Andries Gerhardus Visser (1 March 1878 – 10 June 1929) was a well-known early Afrikaans poet. He was popularly known as the "Singer of the Suikerbosrand".

==Biography==
Visser was born on the farm Zaaifontein in the Fraserburg district of Cape Colony. An intense drought drove his parents from their farm in Carnarvon and he was born in a tent in the farmyard, under the shadow of a pear tree. He attended school in Dal Josafat at the same time as two other notable writers, Totius and D. F. Malherbe.

He received teacher's training at Normal College in Cape Town, then studied medicine in Edinburgh, Scotland, from 1901 to 1906. He worked as a medical doctor in Carnarvon (1906–1909), Steytlerville (1909–1916) and Heidelberg (1916–1929). He became close friends with the poet Eugene Marais while in Heidelberg. He was a South African Freemason.
He married twice; in 1913 with Lettie Conradie, who died in 1920, and again in 1927 with Marie de Villiers. He died on 10 June 1929.

==Literary career==
Visser was already published at eighteen in Ons Kleintji. His work is not regarded as part of the Eerste Taalbeweging, rather as the part of the poetry from the period until 1930.

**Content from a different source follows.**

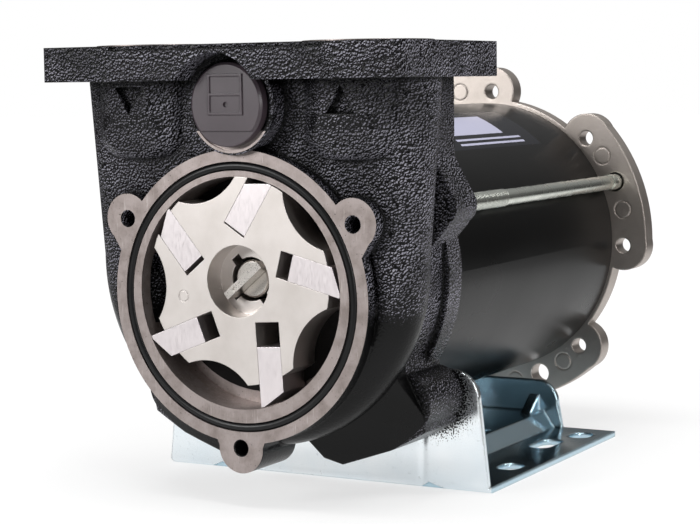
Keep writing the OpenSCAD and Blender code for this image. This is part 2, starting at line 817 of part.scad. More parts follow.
module body_screw_holes() {
  for (a = cover_angles)
    translate([cover_pcr * cos(a), 0, cover_pcr * sin(a)]) {
      bar(cover_tap_r, -eps, cover_tap_d);
      translate([0, -eps, 0])
        rotate([-90, 0, 0])
          cylinder(r1 = cover_tap_r * chamfer_share + eps, r2 = cover_tap_r,
                   h = cover_tap_r * (chamfer_share - 1) + eps);
    }
  for (s = sides) {
    for (y = [-1, 1])
      translate([s * top_hole_x, top_mid_y + y * top_hole_y, top_z - top_t - eps])
        cylinder(r = top_hole_r, h = top_t + 2 * eps);
    translate([s * foot_boss_x, 0, -foot_boss_drop])
      bar(foot_tap_r, seat_back - foot_tap_d, seat_back + eps);
  }
  on_shaft()
    for (a = [rod_angle, rod_angle + 180])
      at_angle(a)
        translate([rod_pcr, 0, 0])
          bar(rod_r + run_gap, seat_back - ear_step - rod_tap_d, seat_back + eps);
}

// The arch over the cap in the front of the top flange.
module cap_arch() {
  translate([0, 0, valve_z])
    bar(notch_r, -top_front - eps, -cap_seat - run_gap);
}

// Cast iron body: cover face, rotor housing, ports, valve housing, legs and motor seat.
module pump_body() {
  color("#1b1b1c")
    difference() {
      union() {
        rim_top();
        rim_ring();
        neck();
        top_flange();
        for (s = sides) {
          port_boss(s);
          translate([s * port_x, port_y, top_z - eps])
            cylinder(r = port_face_r, h = port_face_t + eps);
        }
        ring_face();
        valve_boss();
        legs();
        rod_ears();
        on_shaft()
          turned()
            translate([tube_in_r - tube_t, seat_back - eps])
              square([tube_t - run_gap, spigot_l + eps]);
      }
      cap_arch();
      for (s = sides)
        flow_mark(s);
      body_hollows();
      galleries();
      valve_bore();
      body_screw_holes();
      translate([-step_w, -top_front - eps, top_z - step_h])
        cube([2 * step_w, step_h + eps, step_h + eps]);
    }
}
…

He twice won the prestigious Hertzog Prize for literature, for both his first and second anthologies.

His verse is notably simple and musical, making use of traditional verse forms such as the rondeel, intertextual references and techniques such as the switching of idioms, epigrams and spellings.

==Bibliography==
- Gedigte. (J. L. Van Schaik, 1925).
- Rose van herinnering en ander gedigte. (J. L. van Schaik, 1927).
- Die purper iris, en ander nagelate gedigte. (Nasionale Pers, 1930).
- Uit ons prille jeug. (Nasionale Pers, 1948).
- Bloemlesing uit die gedigte. (Van Schaik, 1955).
- Kinderkeur. (Van Schaik, 1967).
- Roos en lanset: ’n keuse uit A. G. Visser. (Van Schaik, 1978).
- Versamelde gedigte. (Tafelberg, 1981).

==Bibliography about him==
- A. G Visser, digter en sanger. (Nienaber, P. J. Uitgewer Afrikaanse persboekhandel, 1950).
- Sanger van die suikerbosrand; die lewensverhaal van A. G. Visser. (Langenhoven, P. H. Uitgewer Voortrekkerpers,1950).
- A. G. Visser in woord en beeld. (Venter, E. A. 1978. Selfgepubliseer, 1978).
- Geskiedenis van die Afrikaanse literatuur. I. (Kannemeyer, J. C. Uitgewer Academica,1978).
- A. G. Visser – 'n vertolkingsdimensie. (Schutte, Paul. Uitgewer P.U. vir C.H.O., 1979).
- Perspektief en profiel, II. (Venter, Leona. A. G. Visser. In: Van Coller, H. P. (ed.). 1999. Uitgewer J. L. van Schaik, 1999).